Par ailleurs, son financement, comme sa réalisation technique,
comportent encore de nombreuses incertitudes.
Or, la concurrence est en ce domaine particulièrement vive. Si seul le
projet américain Teledesic subsistait, une menace de monopole mondial se
préciserait cette perspective serait inadmissible et l'OMC devrait y
veiller.
En effet, ayant vocation à couvrir l'ensemble du globe, cette
constellation est composée de 196 satellites qui se caractérisent
par un accès direct à Internet sans passer par une quelconque
station terrestre. Ce programme, du fait de ses caractéristiques
techniques, permettrait de construire un réseau mondial autonome
totalement indépendant des opérateurs nationaux.
Il s'agit d'un domaine qui concerne à terme 50 % du PIB mondial.
L'Europe doit prendre en ce domaine des initiatives alors qu'une
stratégie efficace et déterminée est soutenue par la
puissance publique américaine. En effet, l'essentiel des dépenses
liées aux logiciels du projet Télédesic est financé
par des retombées des programmes militaires, comme ceux liés au
projet de " guerre des étoiles ", même s'il n'existe pas
de financement public direct.
Face à de tels projets, une politique d'expérimentation et de
veille technologique ne peut suffire et une initiative politique forte de la
France au Conseil européen s'impose pour qu'un programme
stratégique doté d'un budget adapté soit mis en place. Il
semble même qu'un programme de recherche stratégique militaire
européen doive être mis en place, puisque l'intégration des
industries d'armement est en cours en Europe.

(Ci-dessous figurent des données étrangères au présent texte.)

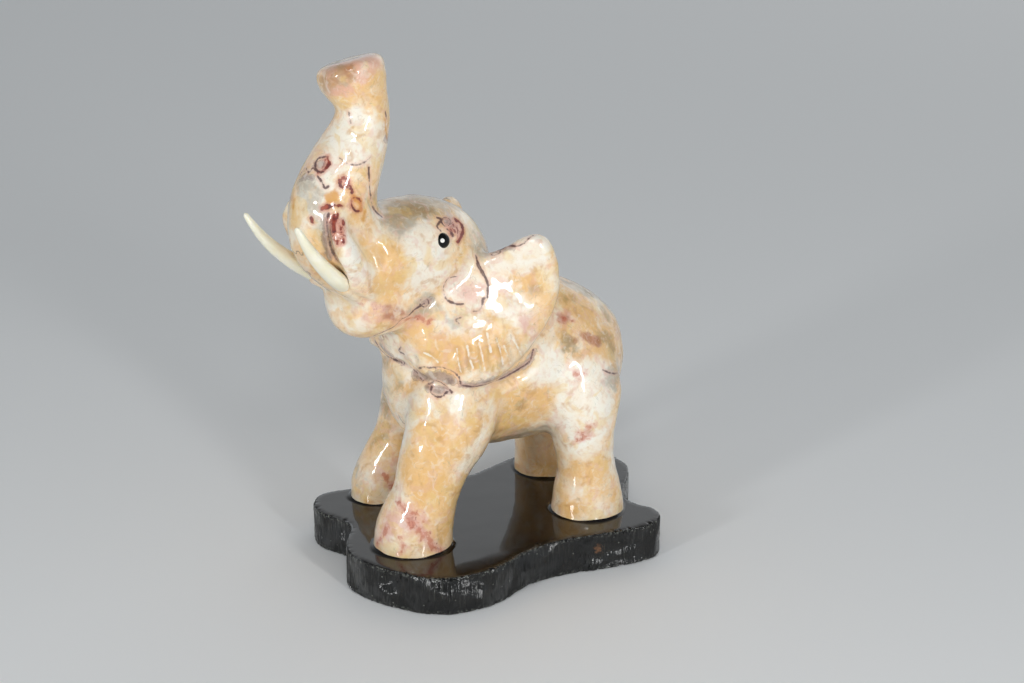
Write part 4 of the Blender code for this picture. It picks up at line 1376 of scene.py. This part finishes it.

2. L'effort de recherche consenti en ce domaine reste très insuffisant
Le
rapporteur partage l'avis du ministre sur la nécessaire
réorientation de la politique spatiale française, qui doit
concentrer les moyens budgétaires sur les applications terrestres ; mais
l'effort de recherche français, et surtout européen, demeure
encore notoirement insuffisant.
La mise en oeuvre des nouveaux systèmes de
télécommunications spatiales exige
d'importants programmes de
recherche
, notamment dans le domaine des logiciels, dont le financement ne
peut être assuré par les seuls opérateurs privés.